Of Steam Shovels and Operators

| July/August 1986

38120 Ste. Rte 518 Lisbon, Ohio 44432

(This is the third in a series of reminiscences about steam shovels and their operators by Mr. Hamilton. The names used in this story are ficticious. Photos are courtesy of the Bucyrus-Erie Company. Ed.)

This installment starts with operators and some of their stories.

One operator I worked with at a coal stripping operation told me about a dirt moving operation in New York state. He was one of four operators on four identical shovels50B Bucyrus-Erie steam shovels. In the course of working, there was friction between the one operator, George, who was the head boss and the teller of the story, Sam. This argument went on continuously and concerned who was moving the most dirt. After many heated arguments over this, Sam decided he would get even with George.

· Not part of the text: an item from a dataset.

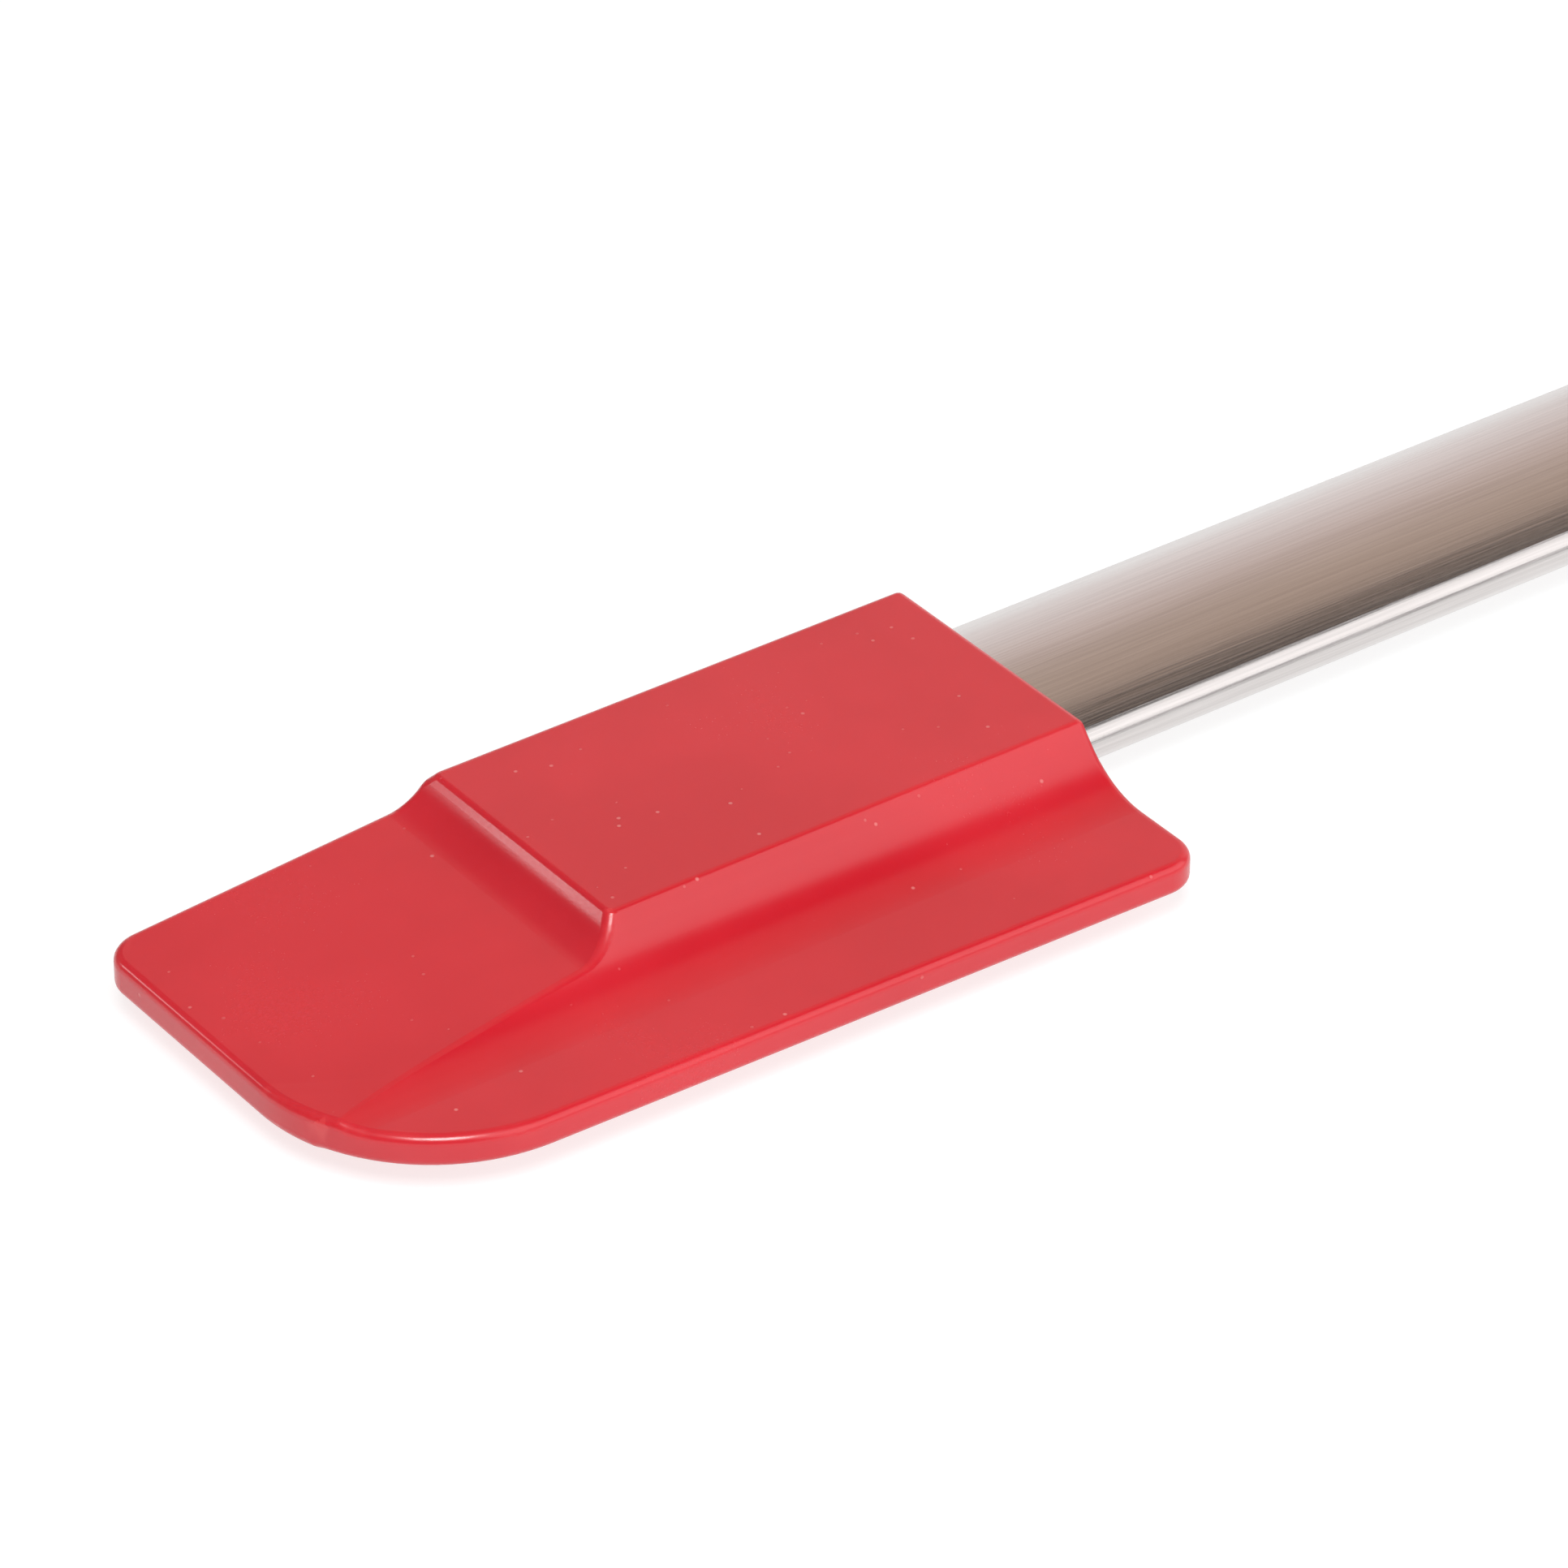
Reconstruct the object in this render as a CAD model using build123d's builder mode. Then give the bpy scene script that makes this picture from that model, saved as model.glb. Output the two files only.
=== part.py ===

One Saturday which was used as boiler wash-out and repair day they worked during the morning and tried to be done by noon so they could have the afternoon off. As everybody was getting ready to leave at noon they asked Sam if he was leaving then too. He said he couldn't because he had a little work to do on the boom engine of his shovel. But what was really done was this. He made a wooden plug to fit the inside of the throttle steam line on the hoisting engine. After everyone else had gone he took this plug, with about one-third of it cut away on one side, over to George's shovel and disconnected a union on the steam line that went from the throttle to one of the cylinders on the hoisting engine. He put this plug in the steam line, reconnected the union and left.

On Monday when they started up, George's shovel was slowed down since it wasn't getting enough steam on the cylinder, and he could not move dirt quite as fast as Sam from then on. This story was told to me by Sam. I worked with Sam quite a while and this story was told many times. I believe the story is true because Sam could not stand for anyone to move more dirt than he did.